On October 9, 2011, the Cathedral community hosted “A Festival of Thanksgiving for the Ministry of the Very Reverend Samuel T. Lloyd iii” as one of its regular Sunday-morning services. Lloyd had served as ninth dean of Washington National Cathedral from April 23, 2005, to September 18, 2011. With the Cathedral building still closed after the August 23 earthquake, this farewell for the former dean and his wife, Marguerite, took place at the National Cathedral School for Girls.

The morning’s music and readings complemented its liturgy for “the ending of a pastoral relationship,” in which the former dean returned his official Jerusalem Cross Medallion to friends on the Cathedral Chapter. Lloyd’s sermon, “The View from Mount Nebo,” reflected on all that the Cathedral had experienced during his time as its leader and all that he hoped it might become (see “From the Pulpit,” p.35). Lloyd also thanked the Cathedral’s leadership and staff, particularly Canon Kathleen A. Cox, for “tireless dedication, creativity, and good spirits.”

The Rev. Canon Jan N. Cope, vicar, presided; former Chapter Chair John H. Shenefield, who originally called Dean Lloyd to his position, gave a warm tribute and led the prayers.

A University of Virginia publication once observed that Sam Lloyd’s was not a deanship to be “marked by rest,” and indeed his six-year tenure coincided with some of the lowest and the highest points in the Cathedral’s history: the Great Recession followed not long after the Cathedral’s 2007 centennial, and the 2011 earthquake came in the midst of an exceptional program year.

Fitting Tributes

The particularly challenging times in which Lloyd ministered have earned him respect and admiration.

The Rev. Dr. James P. Wind, current Chapter chair, points out that Lloyd’s ability to convey a broad and welcoming vision for “generous-spirited Christianity,” along with his strong sense of mission priorities, were major assets in hard times. “All of us have benefited from Sam Lloyd’s powerful and beautiful preaching,” he notes, “but we are also much stronger than we were before he came to us. Our identity and sense of mission are sharper and more refined, we have the operational capacities to deliver on them, and our financial house is in order. We have the strength we need to turn this period of transition into one of continued growth for the Cathedral and all those who look to it for inspiration.”

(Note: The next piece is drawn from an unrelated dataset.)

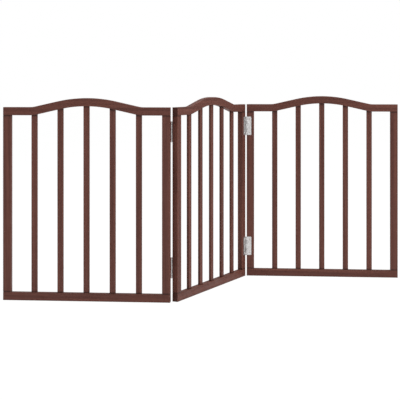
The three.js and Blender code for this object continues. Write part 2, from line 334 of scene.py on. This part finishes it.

For Colin Bradford, a senior fellow at the Brookings Institution, Lloyd has distinguished himself as a visible leader in the public square. “More than William Sloane Coffin, Desmond Tutu, or any other religious leader in my experience, Sam Lloyd has a unique talent for relating the spiritual to the secular. It is a gift that was revealed in all its splendor in his time at the Cathedral, where he was able to relate religious faith to a hurting world,” Bradford says. “This capacity for leadership, providing a faith perspective on national and global issues, needs to be continued by the Cathedral in the future—and hopefully by Sam in his new role at Trinity Boston. The world needs us to do it and needs him to carry on.”

Lloyd had previously served as rector of Boston’s Trinity Church, Copley Square, from 1993 to 2005; he returns as its priest-in-charge.

Reflecting on all of this, retiring Bishop of Washington John Bryson Chane and current Bishop Mariann Edgar Budde have noted Lloyd’s “courage” as a leader and pastor during challenging times. “He has helped establish Washington National Cathedral as a place where the most pressing issues confronting our nation can be examined in the light of faith,” said Chane. “The mission and ministry of the Cathedral have new momentum, and I am confident that the future will be bright and exciting.”

For Canon Cox, executive director and chief operating officer at the Cathedral, “Sam Lloyd’s commitment to preaching, teaching, and living the Gospel has left an indelible impression. His labors to create a worship life equal to the glory of the finished Cathedral building speak for themselves,” she said, referring to the thriving Cathedral congregation that he established. “I know few leaders have given themselves so graciously to providing for the long-term future of the institutions in their charge.” Moreover, she adds, “No one who has heard Sam speak about this National Cathedral’s unique calling, and the essential work of all great cathedrals, can help but be inspired by his imagination and conviction. Our sense of possibility is more profound and more secure thanks to him.”

Friends and colleagues agree that Lloyd leaves the Cathedral well positioned for his successor, having introduced many now well-loved programs and ministries (including the popular Sunday Forum series) and a Strategic Plan that will govern the institution’s future work.